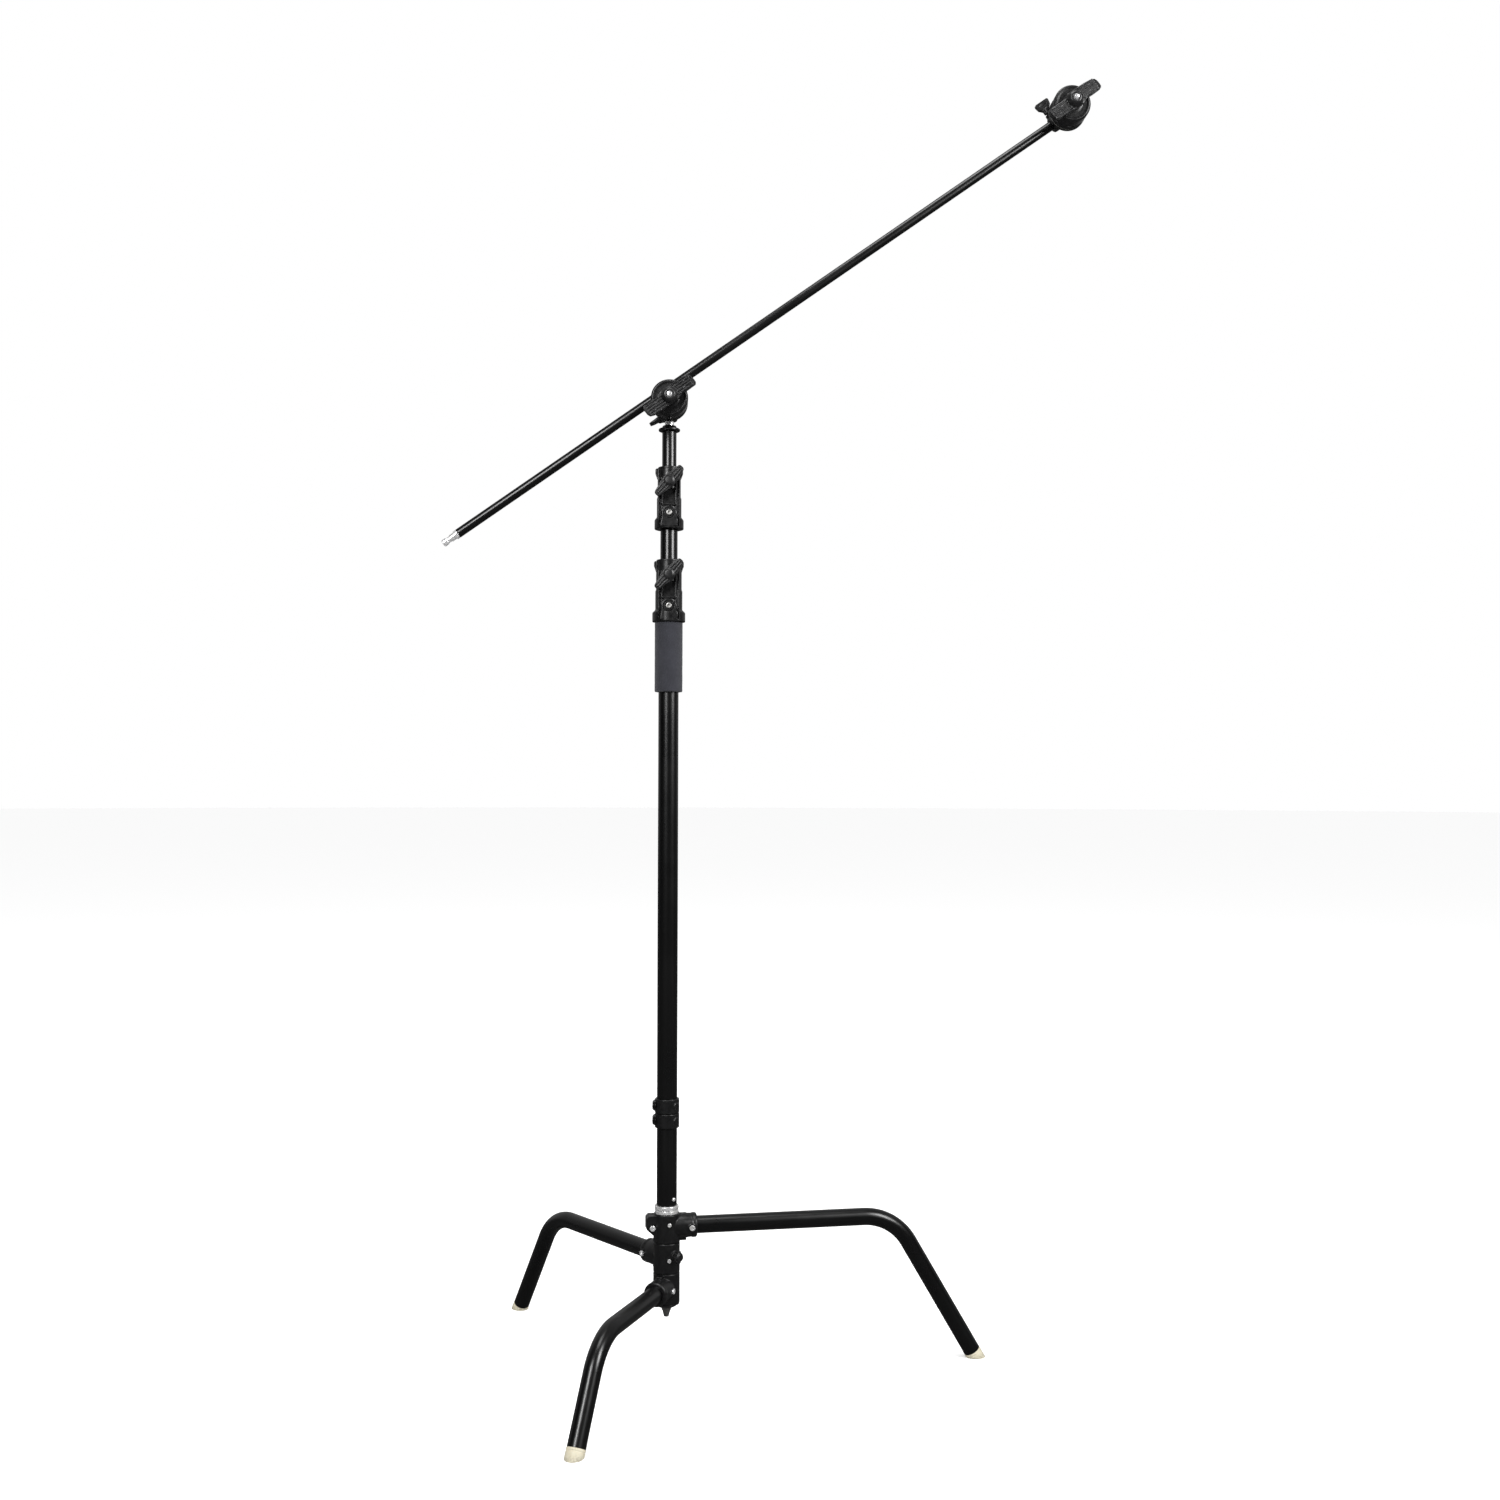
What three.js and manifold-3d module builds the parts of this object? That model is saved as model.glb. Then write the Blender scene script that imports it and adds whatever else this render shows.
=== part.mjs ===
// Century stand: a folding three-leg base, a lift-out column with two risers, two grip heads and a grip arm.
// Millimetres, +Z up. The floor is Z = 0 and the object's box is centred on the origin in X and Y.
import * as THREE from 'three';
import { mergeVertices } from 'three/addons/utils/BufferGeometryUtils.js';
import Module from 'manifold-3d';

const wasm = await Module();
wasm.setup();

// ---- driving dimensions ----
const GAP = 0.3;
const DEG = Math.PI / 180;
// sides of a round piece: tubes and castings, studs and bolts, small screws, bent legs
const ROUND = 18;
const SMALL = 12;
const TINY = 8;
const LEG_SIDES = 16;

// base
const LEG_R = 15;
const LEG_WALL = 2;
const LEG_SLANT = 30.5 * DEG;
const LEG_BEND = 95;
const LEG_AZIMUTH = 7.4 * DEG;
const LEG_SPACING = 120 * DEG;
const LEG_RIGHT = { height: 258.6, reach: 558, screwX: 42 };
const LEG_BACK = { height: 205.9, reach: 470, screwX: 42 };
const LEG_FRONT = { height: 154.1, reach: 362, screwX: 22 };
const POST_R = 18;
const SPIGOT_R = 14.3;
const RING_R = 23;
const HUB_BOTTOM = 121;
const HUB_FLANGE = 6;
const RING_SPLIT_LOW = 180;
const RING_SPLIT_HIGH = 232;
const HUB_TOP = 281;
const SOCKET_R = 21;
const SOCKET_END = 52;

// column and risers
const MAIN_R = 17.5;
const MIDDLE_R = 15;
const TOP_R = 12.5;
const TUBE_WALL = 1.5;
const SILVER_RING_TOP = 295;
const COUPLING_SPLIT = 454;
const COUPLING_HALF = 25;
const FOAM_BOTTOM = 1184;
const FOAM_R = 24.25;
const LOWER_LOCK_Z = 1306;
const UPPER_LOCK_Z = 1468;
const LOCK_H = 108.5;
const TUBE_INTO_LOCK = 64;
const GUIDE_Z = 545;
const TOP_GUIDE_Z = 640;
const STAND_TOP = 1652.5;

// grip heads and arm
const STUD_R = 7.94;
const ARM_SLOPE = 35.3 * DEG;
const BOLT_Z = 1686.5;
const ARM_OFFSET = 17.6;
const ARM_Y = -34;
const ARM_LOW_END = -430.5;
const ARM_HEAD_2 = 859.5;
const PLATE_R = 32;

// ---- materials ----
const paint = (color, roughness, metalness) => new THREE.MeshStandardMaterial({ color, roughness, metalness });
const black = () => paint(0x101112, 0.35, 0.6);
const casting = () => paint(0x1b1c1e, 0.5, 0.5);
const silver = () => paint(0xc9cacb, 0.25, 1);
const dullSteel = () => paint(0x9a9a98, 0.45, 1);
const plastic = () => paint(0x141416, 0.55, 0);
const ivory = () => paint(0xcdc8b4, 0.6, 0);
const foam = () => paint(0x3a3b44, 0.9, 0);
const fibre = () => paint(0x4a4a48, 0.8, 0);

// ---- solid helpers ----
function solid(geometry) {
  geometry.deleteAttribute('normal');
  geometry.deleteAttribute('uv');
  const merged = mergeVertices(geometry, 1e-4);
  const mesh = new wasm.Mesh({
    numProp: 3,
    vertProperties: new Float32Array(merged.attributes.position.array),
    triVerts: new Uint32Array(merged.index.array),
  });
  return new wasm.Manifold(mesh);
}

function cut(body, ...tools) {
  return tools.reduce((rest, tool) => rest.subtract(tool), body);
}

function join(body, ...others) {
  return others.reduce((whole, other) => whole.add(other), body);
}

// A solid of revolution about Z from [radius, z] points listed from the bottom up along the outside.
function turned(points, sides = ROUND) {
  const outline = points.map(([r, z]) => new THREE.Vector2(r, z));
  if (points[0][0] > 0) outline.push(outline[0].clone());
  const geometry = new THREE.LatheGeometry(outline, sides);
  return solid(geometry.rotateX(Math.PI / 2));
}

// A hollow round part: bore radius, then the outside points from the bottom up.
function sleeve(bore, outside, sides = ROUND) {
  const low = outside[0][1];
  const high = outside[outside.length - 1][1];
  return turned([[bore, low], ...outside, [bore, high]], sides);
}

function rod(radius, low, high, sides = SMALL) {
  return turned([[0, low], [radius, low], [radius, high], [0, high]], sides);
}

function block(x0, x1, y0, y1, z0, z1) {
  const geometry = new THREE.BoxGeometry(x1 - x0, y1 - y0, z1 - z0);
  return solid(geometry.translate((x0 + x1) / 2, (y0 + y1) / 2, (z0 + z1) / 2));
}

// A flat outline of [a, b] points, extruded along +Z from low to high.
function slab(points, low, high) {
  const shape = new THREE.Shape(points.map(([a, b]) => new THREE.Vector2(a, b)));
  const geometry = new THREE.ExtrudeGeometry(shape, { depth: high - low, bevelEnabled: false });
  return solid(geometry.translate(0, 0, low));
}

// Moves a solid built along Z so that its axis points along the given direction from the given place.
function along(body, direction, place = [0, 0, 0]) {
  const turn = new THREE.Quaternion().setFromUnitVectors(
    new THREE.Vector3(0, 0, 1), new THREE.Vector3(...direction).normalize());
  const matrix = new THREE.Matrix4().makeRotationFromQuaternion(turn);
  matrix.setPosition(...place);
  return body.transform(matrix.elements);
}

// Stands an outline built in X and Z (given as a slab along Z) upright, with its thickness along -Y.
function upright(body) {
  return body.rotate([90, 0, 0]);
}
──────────
■ WHAT THE EXERCISE ASKS
Please output the complete data exactly.

■ SOLUTION TO THE PROBLEM
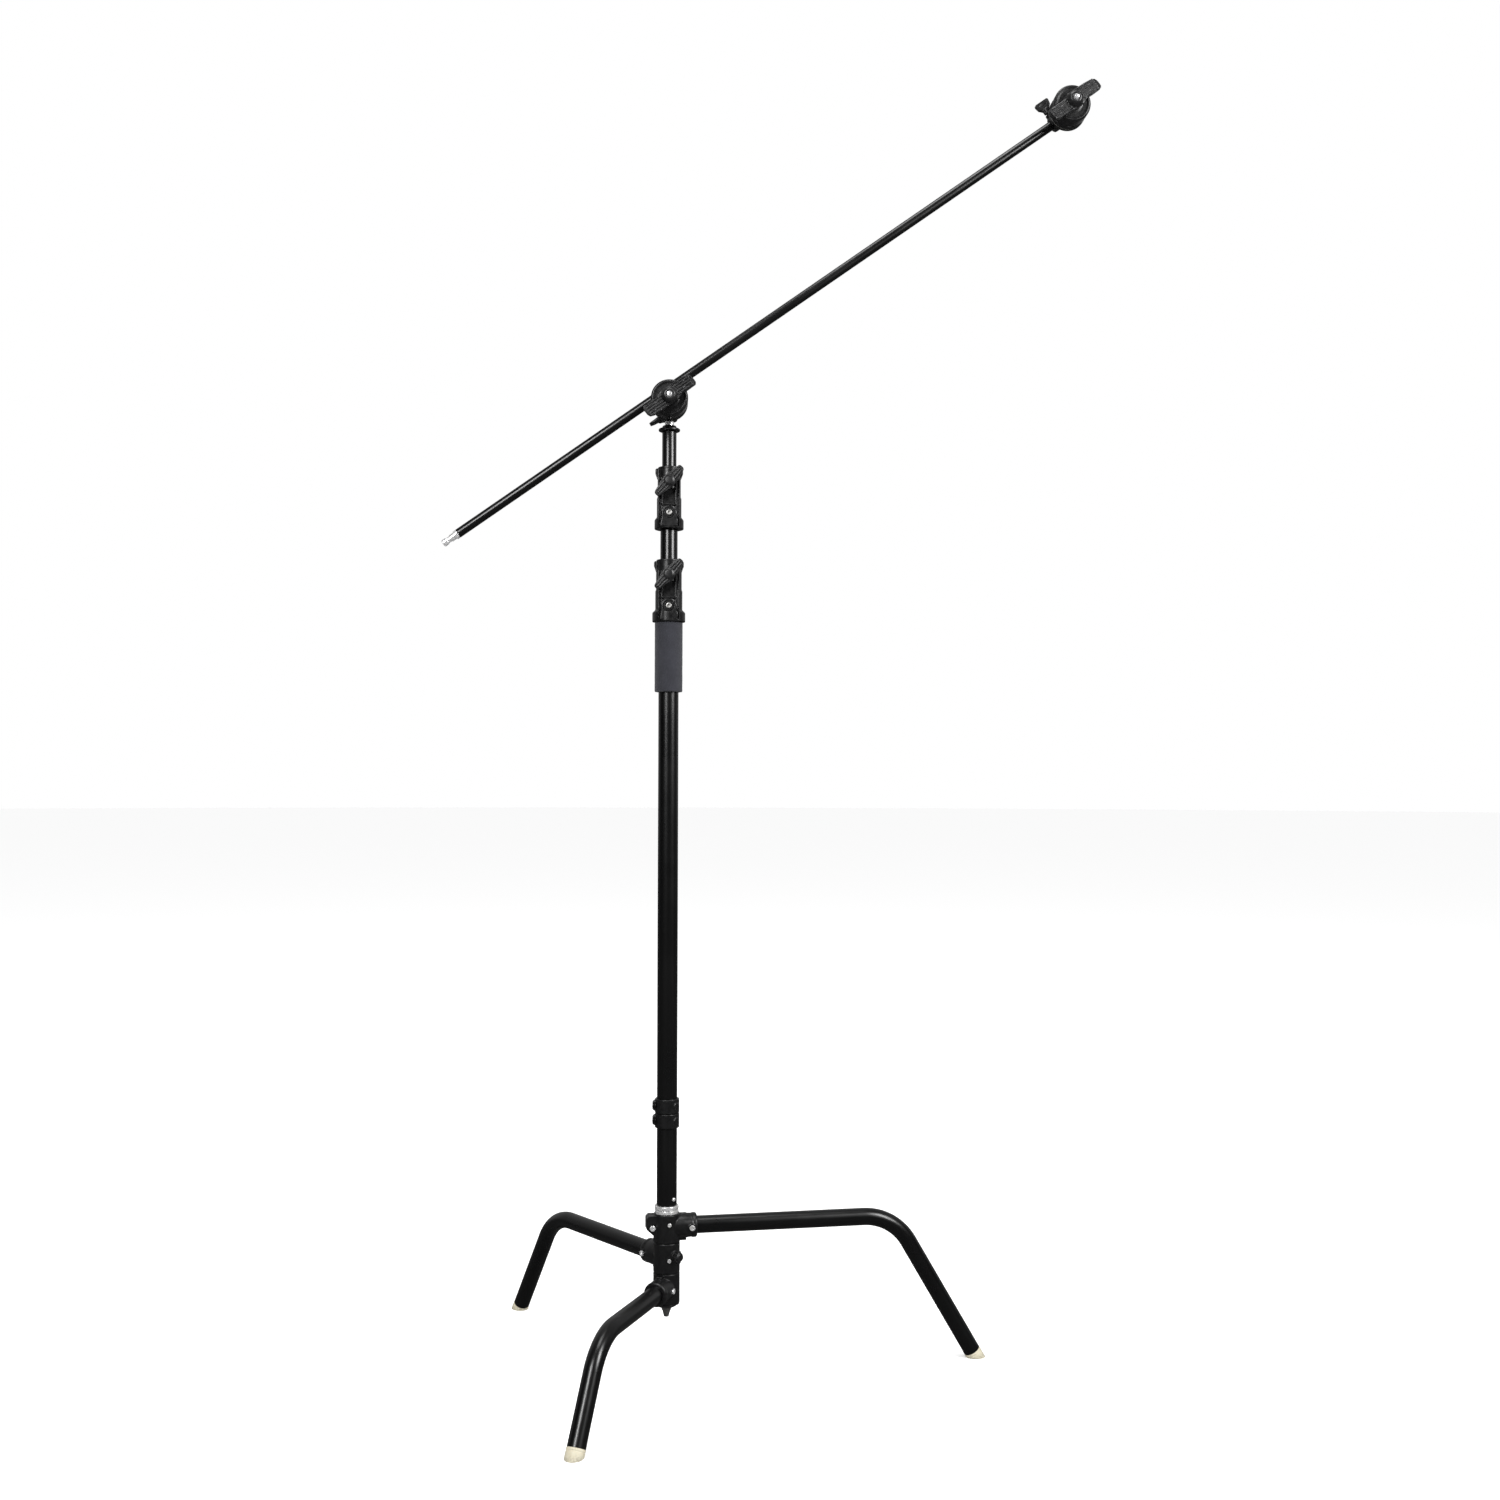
What three.js and manifold-3d module builds the parts of this object? That model is saved as model.glb. Then write the Blender scene script that imports it and adds whatever else this render shows.
=== part.mjs ===
// Century stand: a folding three-leg base, a lift-out column with two risers, two grip heads and a grip arm.
// Millimetres, +Z up. The floor is Z = 0 and the object's box is centred on the origin in X and Y.
import * as THREE from 'three';
import { mergeVertices } from 'three/addons/utils/BufferGeometryUtils.js';
import Module from 'manifold-3d';

const wasm = await Module();
wasm.setup();

// ---- driving dimensions ----
const GAP = 0.3;
const DEG = Math.PI / 180;
// sides of a round piece: tubes and castings, studs and bolts, small screws, bent legs
const ROUND = 18;
const SMALL = 12;
const TINY = 8;
const LEG_SIDES = 16;

// base
const LEG_R = 15;
const LEG_WALL = 2;
const LEG_SLANT = 30.5 * DEG;
const LEG_BEND = 95;
const LEG_AZIMUTH = 7.4 * DEG;
const LEG_SPACING = 120 * DEG;
const LEG_RIGHT = { height: 258.6, reach: 558, screwX: 42 };
const LEG_BACK = { height: 205.9, reach: 470, screwX: 42 };
const LEG_FRONT = { height: 154.1, reach: 362, screwX: 22 };
const POST_R = 18;
const SPIGOT_R = 14.3;
const RING_R = 23;
const HUB_BOTTOM = 121;
const HUB_FLANGE = 6;
const RING_SPLIT_LOW = 180;
const RING_SPLIT_HIGH = 232;
const HUB_TOP = 281;
const SOCKET_R = 21;
const SOCKET_END = 52;

// column and risers
const MAIN_R = 17.5;
const MIDDLE_R = 15;
const TOP_R = 12.5;
const TUBE_WALL = 1.5;
const SILVER_RING_TOP = 295;
const COUPLING_SPLIT = 454;
const COUPLING_HALF = 25;
const FOAM_BOTTOM = 1184;
const FOAM_R = 24.25;
const LOWER_LOCK_Z = 1306;
const UPPER_LOCK_Z = 1468;
const LOCK_H = 108.5;
const TUBE_INTO_LOCK = 64;
const GUIDE_Z = 545;
const TOP_GUIDE_Z = 640;
const STAND_TOP = 1652.5;

// grip heads and arm
const STUD_R = 7.94;
const ARM_SLOPE = 35.3 * DEG;
const BOLT_Z = 1686.5;
const ARM_OFFSET = 17.6;
const ARM_Y = -34;
const ARM_LOW_END = -430.5;
const ARM_HEAD_2 = 859.5;
const PLATE_R = 32;

// ---- materials ----
const paint = (color, roughness, metalness) => new THREE.MeshStandardMaterial({ color, roughness, metalness });
const black = () => paint(0x101112, 0.35, 0.6);
const casting = () => paint(0x1b1c1e, 0.5, 0.5);
const silver = () => paint(0xc9cacb, 0.25, 1);
const dullSteel = () => paint(0x9a9a98, 0.45, 1);
const plastic = () => paint(0x141416, 0.55, 0);
const ivory = () => paint(0xcdc8b4, 0.6, 0);
const foam = () => paint(0x3a3b44, 0.9, 0);
const fibre = () => paint(0x4a4a48, 0.8, 0);

// ---- solid helpers ----
function solid(geometry) {
  geometry.deleteAttribute('normal');
  geometry.deleteAttribute('uv');
  const merged = mergeVertices(geometry, 1e-4);
  const mesh = new wasm.Mesh({
    numProp: 3,
    vertProperties: new Float32Array(merged.attributes.position.array),
    triVerts: new Uint32Array(merged.index.array),
  });
  return new wasm.Manifold(mesh);
}

function cut(body, ...tools) {
  return tools.reduce((rest, tool) => rest.subtract(tool), body);
}

function join(body, ...others) {
  return others.reduce((whole, other) => whole.add(other), body);
}

// A solid of revolution about Z from [radius, z] points listed from the bottom up along the outside.
function turned(points, sides = ROUND) {
  const outline = points.map(([r, z]) => new THREE.Vector2(r, z));
  if (points[0][0] > 0) outline.push(outline[0].clone());
  const geometry = new THREE.LatheGeometry(outline, sides);
  return solid(geometry.rotateX(Math.PI / 2));
}

// A hollow round part: bore radius, then the outside points from the bottom up.
function sleeve(bore, outside, sides = ROUND) {
  const low = outside[0][1];
  const high = outside[outside.length - 1][1];
  return turned([[bore, low], ...outside, [bore, high]], sides);
}

function rod(radius, low, high, sides = SMALL) {
  return turned([[0, low], [radius, low], [radius, high], [0, high]], sides);
}

function block(x0, x1, y0, y1, z0, z1) {
  const geometry = new THREE.BoxGeometry(x1 - x0, y1 - y0, z1 - z0);
  return solid(geometry.translate((x0 + x1) / 2, (y0 + y1) / 2, (z0 + z1) / 2));
}

// A flat outline of [a, b] points, extruded along +Z from low to high.
function slab(points, low, high) {
  const shape = new THREE.Shape(points.map(([a, b]) => new THREE.Vector2(a, b)));
  const geometry = new THREE.ExtrudeGeometry(shape, { depth: high - low, bevelEnabled: false });
  return solid(geometry.translate(0, 0, low));
}

// Moves a solid built along Z so that its axis points along the given direction from the given place.
function along(body, direction, place = [0, 0, 0]) {
  const turn = new THREE.Quaternion().setFromUnitVectors(
    new THREE.Vector3(0, 0, 1), new THREE.Vector3(...direction).normalize());
  const matrix = new THREE.Matrix4().makeRotationFromQuaternion(turn);
  matrix.setPosition(...place);
  return body.transform(matrix.elements);
}

// Stands an outline built in X and Z (given as a slab along Z) upright, with its thickness along -Y.
function upright(body) {
  return body.rotate([90, 0, 0]);
}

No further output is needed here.